2. Deal with your anger—it hinders, not helps. A good lesson to remember is that simmering anger in a conflict does not produce good results. As James 1:19–20 shares, “…But everyone must be quick to hear, slow to speak and slow to anger; for the anger of man does not achieve the righteousness of God” (NASB). Raised voice, fierce looks, stubbornness, and contemptuous behavior is often a sign of unresolved and uncontrolled anger. It will provoke more anger and defensiveness instead of resolution.
3. When conflict arises, pray first—talk later. Going to God in prayer first is your only real assurance of gaining the healthy, right perspective of your actions and the conflict. Having a conflict means there is a problem that needs to be worked out. When I stopped blowing up and started praying about my issues with Susan, a lot of things changed for the better. Stepping back from the situation, praying, and then talking really helped me handle conflict much better.
4. Don’t be a hypocrite—take the log out of your own eye first. As Matthew 7:4–5 so aptly states, I needed to examine my own culpability first before accusing or challenging Susan on her behavior. My favorite verse to remember in conflict is that “God is opposed to the proud but gives grace to the humble” (James 4:6 NASB). Some of our early fights and problems needed all the grace God could give! And neither one of us were very humble. Being “first to the cross,” for me, meant being first to acknowledge my shortcomings and ask forgiveness.

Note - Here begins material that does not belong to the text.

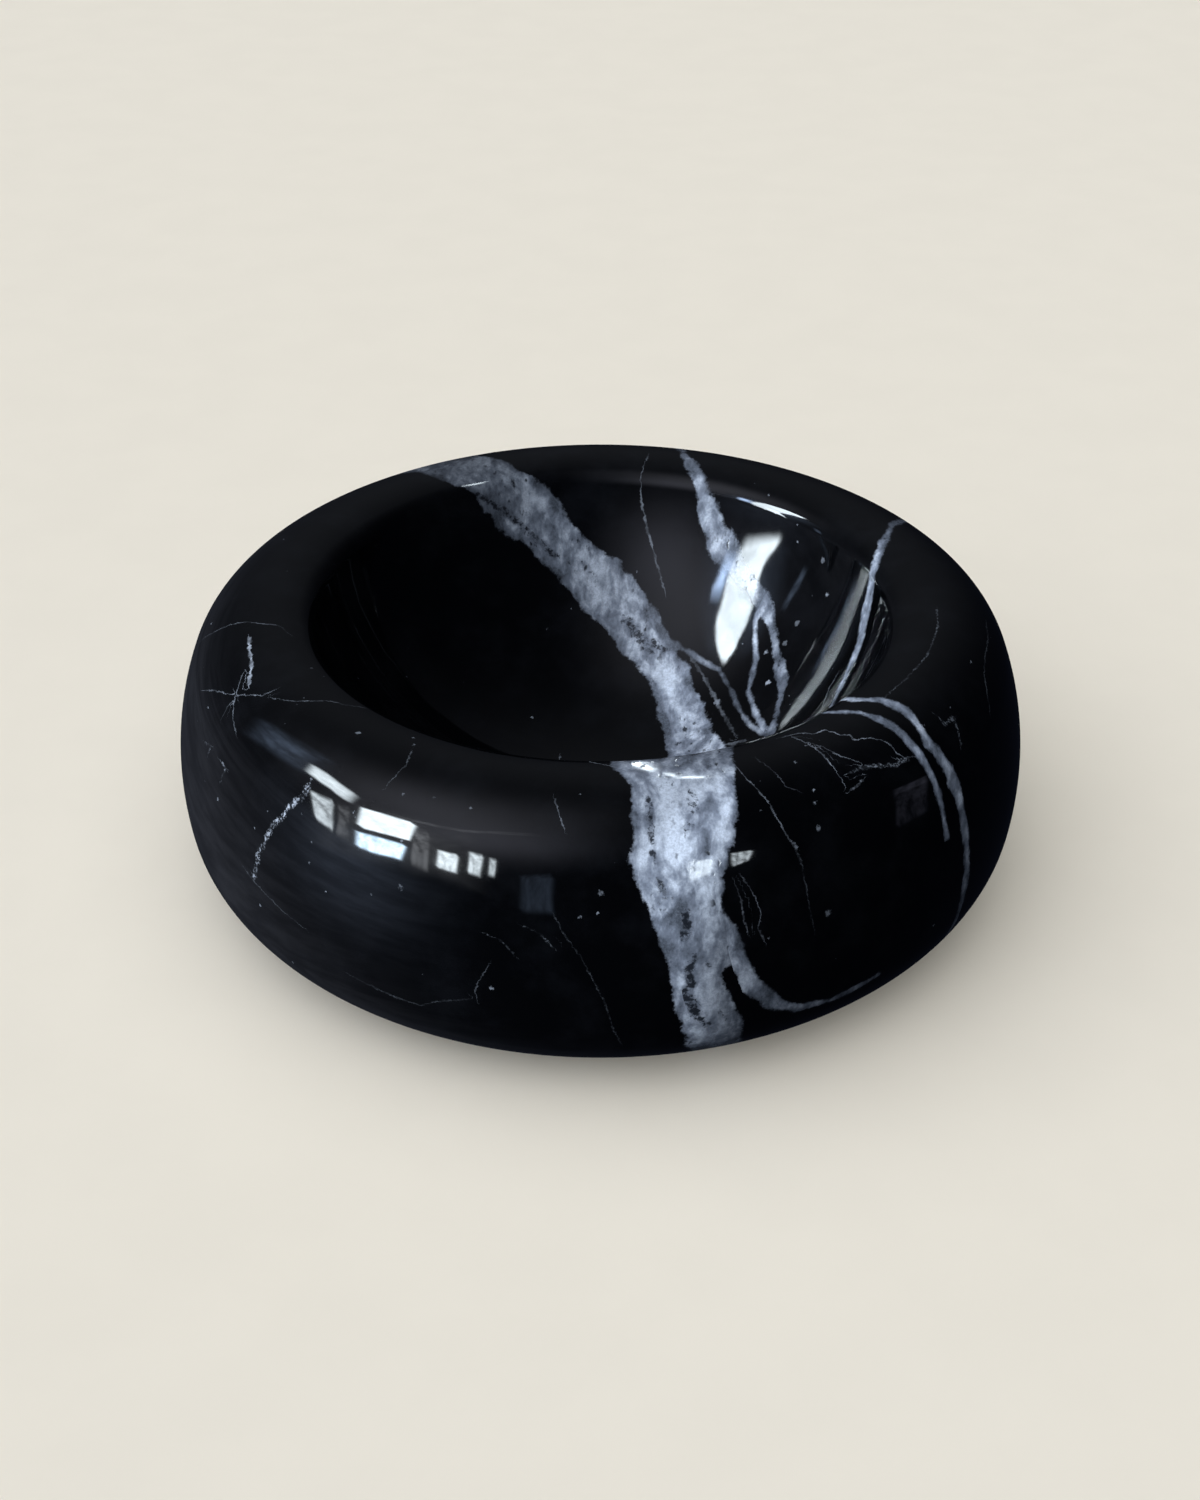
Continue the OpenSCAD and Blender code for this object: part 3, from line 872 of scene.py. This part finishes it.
def make_floor():
    n = Nodes(bpy.data.materials.new("floor"))
    place = n.make("ShaderNodeTexCoord").outputs["Object"]
    grain = n.noise(place, 40, detail=4)
    pale = n.mix(n.step(grain, 0.3, 0.7), FLOOR_COLOUR, tuple(0.985 * c for c in FLOOR_COLOUR))
    shader = n.make("ShaderNodeBsdfPrincipled", {
        "Base Color": pale, "Roughness": 0.9, "Specular IOR Level": 0.1,
    })
    n.make("ShaderNodeOutputMaterial", {"Surface": shader.outputs[0]})
    half = FLOOR_SIZE / 2
    corners = [(-half, -half, 0), (half, -half, 0), (half, half, 0), (-half, half, 0)]
    floor = add_stage("floor", corners, [(0, 1, 2, 3)], n.owner)
    floor.visible_glossy = False
    floor.visible_diffuse = False
    return floor


def toward(azimuth, elevation):
    """The unit vector to a direction in degrees, with 0 behind the bowl and -90 to its left."""
    turn, lift = math.radians(azimuth), math.radians(elevation)
    return Vector((math.sin(turn) * math.cos(lift), math.cos(turn) * math.cos(lift), math.sin(lift)))


# The room, as soft patches of light: azimuth and elevation in degrees, how narrow, colour
ROOM = [
    (-114, 54, 10, (0.64, 0.66, 0.77)),
    (-148, 38, 20, (0.50, 0.52, 0.64)),
    (-116, -7, 20, (0.38, 0.47, 0.66)),
    (-74, -22, 4, (0.12, 0.13, 0.16)),
    (-5, 42, 5, (0.075, 0.08, 0.09)),
]
DARK = (0.004, 0.005, 0.009)


def make_world():
    """Dim surroundings: a pale ceiling to the left, the glow round the windows, and a table below."""
    n = Nodes(bpy.data.worlds.new("studio"))
    bpy.context.scene.world = n.owner
    way = n.make("ShaderNodeTexCoord").outputs["Generated"]
    streaks = n.noise(n.scaled(way, (2.5, 2.5, 16)), 1.0, detail=5, roughness=0.65)
    total = DARK
    for azimuth, elevation, narrow, colour in ROOM:
        middle = toward(azimuth, elevation)
        facing = n.make("ShaderNodeVectorMath", {0: way, 1: middle}, operation="DOT_PRODUCT")
        share = n.math("POWER", n.math("MAXIMUM", facing.outputs["Value"], 0.0), float(narrow))
        if elevation < 0:
            share = n.math("MULTIPLY", share, n.step(streaks, 0.34, 0.66, 0.65, 1.2))
        patch = n.make("ShaderNodeVectorMath", {0: colour, "Scale": share}, operation="SCALE").outputs[0]
        total = n.make("ShaderNodeVectorMath", {0: total, 1: patch}, operation="ADD").outputs[0]
    background = n.make("ShaderNodeBackground", {"Color": total, "Strength": 1.0})
    n.make("ShaderNodeOutputWorld", {"Surface": background.outputs[0]})


# Mirrors: the pieces that a pane lights, and how far off it stands along the mirrored ray, in metres.
# The panes are lights, and neither floor nor backdrop, although they are marked as stage.
MIRRORS = {
    "left": (("black_stone_left",), 0.5),
    "vein": (("main_vein",), 0.15),
    "lip": (("main_vein",), 0.25),
    "front": (("black_stone_front", "branch_vein", "right_vein", "twin_vein"), 0.2),
    "back": (("black_stone_back", "cross_vein"), 2.2),
    "right": (("black_stone_front", "black_stone_island", "back_vein", "loop_vein"), 0.15),
}
SKY = (0.82, 0.93, 1.0)
CURTAIN = (0.80, 0.84, 0.90)
BLUE = (0.50, 0.68, 1.0)
LILAC = (0.6, 0.62, 0.85)
DAYLIGHT = (0.80, 0.90, 1.0)
WHITE = (1, 1, 1)
# Panes, by the edges of the reflections in the photograph, in its pixels: name, mirrors, colour,
# strength, how uneven and how soft at the edges (0 to 1), and the left and right edge from top to bottom
WINDOWS = [
    ("pane_one", "left", SKY, 14, 0.6, 0.3, [(309, 788), (314, 818)], [(335, 800), (333, 833)]),
    ("pane_two_upper", "left", SKY, 32, 0.3, 0.2, [(359, 806), (354, 827)], [(421, 824), (412, 842)]),
    ("pane_two_lower", "left", (0.60, 0.80, 1.0), 40, 0.5, 0.3,
     [(353, 829), (352, 846)],
     [(411, 845), (404, 862)]),
    ("pane_three", "left", SKY, 26, 0.5, 0.3, [(436, 848), (433, 867)], [(460, 854), (459, 874)]),
    ("pane_four", "left", SKY, 22, 0.6, 0.4, [(468, 850), (466, 873)], [(484, 854), (482, 879)]),
    ("pane_five", "left", SKY, 16, 0.6, 0.5, [(488, 856), (487, 877)], [(497, 858), (495, 880)]),
    ("curtain_one", "left", CURTAIN, 2.2, 0.9, 0.3, [(416, 826), (409, 866)], [(432, 832), (428, 875)]),
    ("curtain_two", "left", CURTAIN, 1.6, 0.9, 0.4, [(337, 802), (335, 836)], [(351, 806), (349, 843)]),
    ("window_glow", "left", CURTAIN, 1.2, 0.5, 1.0, [(296, 776), (300, 850)], [(500, 838), (496, 900)]),
    ("high_window", "left", SKY, 22, 0.3, 0.5, [(302, 770), (318, 782), (334, 794), (352, 806)],
     [(309, 761), (325, 771), (343, 784), (362, 798)]),
    ("high_glow", "left", BLUE, 1.8, 0.6, 1.0, [(236, 732), (262, 750), (288, 768), (320, 786)],
     [(256, 712), (284, 728), (310, 744), (344, 764)]),
    ("rail", "left", CURTAIN, 1.0, 0.8, 0.6, [(378, 812), (420, 824), (460, 832), (550, 838)],
     [(378, 809), (420, 821), (460, 829), (550, 834)]),
    ("dim_doorway", "left", BLUE, 0.6, 0.6, 0.4, [(518, 874), (516, 914)], [(556, 871), (557, 918)]),
    ("front_window", "vein", SKY, 14, 0.2, 0.2, [(689, 861), (689, 882)], [(713, 858), (711, 874)]),
    ("front_window_side", "front", SKY, 11, 0.8, 0.3, [(728, 853), (728, 869)], [(755, 849), (749, 861)]),
    ("lip_light", "lip", SKY, 24, 0.4, 0.6,
     [(627, 763), (640, 769), (657, 774)],
     [(628, 760), (644, 763), (660, 770)]),
    ("lip_light_low", "lip", SKY, 32, 0.7, 0.6,
     [(659, 773), (676, 779), (716, 779)],
     [(660, 770), (677, 776), (716, 776)]),
    ("side_frame", "front", LILAC, 0.2, 0.9, 0.3, [(893, 790), (893, 834)], [(930, 774), (930, 812)]),
    ("side_frame_edge", "front", LILAC, 0.35, 0.6, 0.5, [(892, 790), (892, 797)], [(930, 773), (931, 781)]),
    ("hollow_bright", "back right", SKY, 26, 0.25, 0.25,
     [(744, 532), (735, 557), (725, 582), (719, 601), (714, 625), (717, 650), (722, 666)],
     [(787, 531), (784, 541), (773, 554), (765, 565), (760, 578), (758, 595), (752, 613), (746, 627),
      (738, 645), (729, 658), (725, 666)]),
    ("hollow_streak", "back right", BLUE, 28, 0.3, 1.0, [(731, 543), (719, 563), (711, 585), (708, 606)],
     [(744, 550), (735, 570), (726, 588), (717, 608)]),
    ("hollow_glow", "back right", BLUE, 1.2, 0.3, 1.0,
     [(700, 530), (690, 600), (706, 668)],
     [(800, 524), (790, 600), (744, 668)]),
    ("hollow_thin_right", "right", SKY, 9, 0.5, 0.6,
     [(833, 629), (817, 654), (800, 680)],
     [(839, 632), (824, 658), (806, 683)]),
    ("hollow_thin_left", "right", BLUE, 1.6, 0.7, 0.6,
     [(805, 562), (791, 588), (778, 611)],
     [(812, 565), (798, 591), (784, 613)]),
]
WINDOW_CUTS = 6


def mirrored(x, y):
    """Where the bowl shows a pixel of the photograph, and where its reflection goes from there."""
    place, normal, sight = seen_at(x, y)
    return place, sight - 2 * sight.dot(normal) * normal


def glowing(name, colour, strength, uneven, soft):
    """An uneven light, as of a window with a curtain and a view behind it, dimmer toward its edges."""
    n = Nodes(bpy.data.materials.new(name))
    place = n.make("ShaderNodeTexCoord").outputs["Generated"]
    folds = n.noise(n.scaled(place, (4, 4, 2)), 1.0, detail=3, roughness=0.7)
    level = n.step(folds, 0.30, 0.66, strength * (1 - uneven), strength * (1 + 0.35 * uneven))
    level = n.math("MULTIPLY", level, n.step(n.attribute("inward").outputs["Fac"], 0.0, soft))
    shader = n.make("ShaderNodeEmission", {"Color": (*colour, 1), "Strength": level})
    clear = n.make("ShaderNodeBsdfTransparent")
    both = n.make("ShaderNodeAddShader", {0: shader.outputs[0], 1: clear.outputs[0]})
    n.make("ShaderNodeOutputMaterial", {"Surface": both.outputs[0]})
    return n.owner


def light_only(lamp, name, receivers):
    """Limits a light to some pieces."""
    group = bpy.data.collections.new(name + "_receivers")
    for piece in receivers:
        group.objects.link(piece)
    lamp.light_linking.receiver_collection = group


def make_windows():
    for name, mirrors, *look, left, right in WINDOWS:
        for mirror in mirrors.split():
            make_window(f"{name}_{mirror}", mirror, look, left, right)


def make_window(name, mirror, look, left, right):
    """A light whose reflection in a mirror fills the outline between two edges, seen by the camera."""
    nodes, distance = MIRRORS[mirror]
    across = np.linspace(0, 1, WINDOW_CUTS + 1)
    corners = []
    inward = []
    for down in np.linspace(0, 1, (len(left) - 1) * WINDOW_CUTS + 1):
        ends = [
            np.array([np.interp(down * (len(edge) - 1), range(len(edge)), axis) for axis in zip(*edge)])
            for edge in (left, right)
        ]
        for share in across:
            place, leaving = mirrored(*((1 - share) * ends[0] + share * ends[1]))
            corners.append(place + distance * leaving)
            inward.append(2 * min(share, 1 - share, down, 1 - down))
    row = len(across)
    faces = [
        (k, k + 1, k + 1 + row, k + row)
        for first in range(0, len(corners) - row, row) for k in range(first, first + WINDOW_CUTS)
    ]
    pane = add_stage(name, corners, faces, glowing(name, *look))
    set_attribute(pane.data, "inward", "FLOAT", inward)
    pane.visible_camera = False
    pane.visible_diffuse = False
    pane.visible_shadow = False
    light_only(pane, name, [dressed[node] for node in nodes])


def sun(name, energy, spread, colour, azimuth, elevation, receivers, shadow=True):
    """A soft sun that lights some pieces alone and makes no reflection of its own."""
    data = bpy.data.lights.new(name, "SUN")
    data.energy = energy
    data.angle = math.radians(spread)
    data.color = colour
    data.use_shadow = shadow
    lamp = bpy.data.objects.new(name, data)
    lamp.rotation_euler = toward(azimuth, elevation).to_track_quat("Z", "Y").to_euler()
    lamp.visible_glossy = False
    bpy.context.scene.collection.objects.link(lamp)
    light_only(lamp, name, receivers)


floor = make_floor()
make_world()
make_windows()
sun("floor_light", 1.0, 100, WHITE, -130, 70, [floor])
sun("floor_fill", 1.7, 100, WHITE, -130, 70, [floor], shadow=False)
sun("room_fill", 0.9, 60, DAYLIGHT, 180, 65, dressed.values(), shadow=False)
sun("window_light", 4.4, 45, DAYLIGHT, -128, 24, dressed.values())
bpy.context.scene.view_settings.view_transform = "Standard"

5. Be the first to actively listen. Take the initiative to listen first and attempt to understand what message the other person is attempting to share. Adopt an interview style by asking questions. Don’t be defensive when you are the listener. No interruptions—wait until the other person has finished sharing before you respond. Even if you disagree with what you are hearing, don’t react. Instead, summarize what you are hearing the other person say so that he or she knows you have heard him or her. My mother was a great listener. Seeing her practice this step made me a better listener.
6. Stick to the topic and look for areas of agreement, not just disagreement. Most conflicts escalate into sinful quarrels when the parties to the conflict don’t stick to the topic. Susan and I used to switch topics so frequently that we would forget what the original conflict was all about. It helps to uncover and summarize areas of agreement. Oftentimes, we agree on so much more than we disagree.
7. Forgive, forgive, forgive (Matthew 18:21–35). There is no true resolution without forgiveness. The first one to forgive is the peacemaker. Matthew 5:9 states “Blessed are the peacemakers for they shall be called sons of God” (NASB). It pays to be first to the cross.
NOTE: Leaving behind the anger and bringing self-control, humility, understanding, and forgiveness to a conflict makes it much easier to resolve. All it takes is for one party to the conflict to be the “first to the cross” and the conflict will subside and have a high probability of resolution.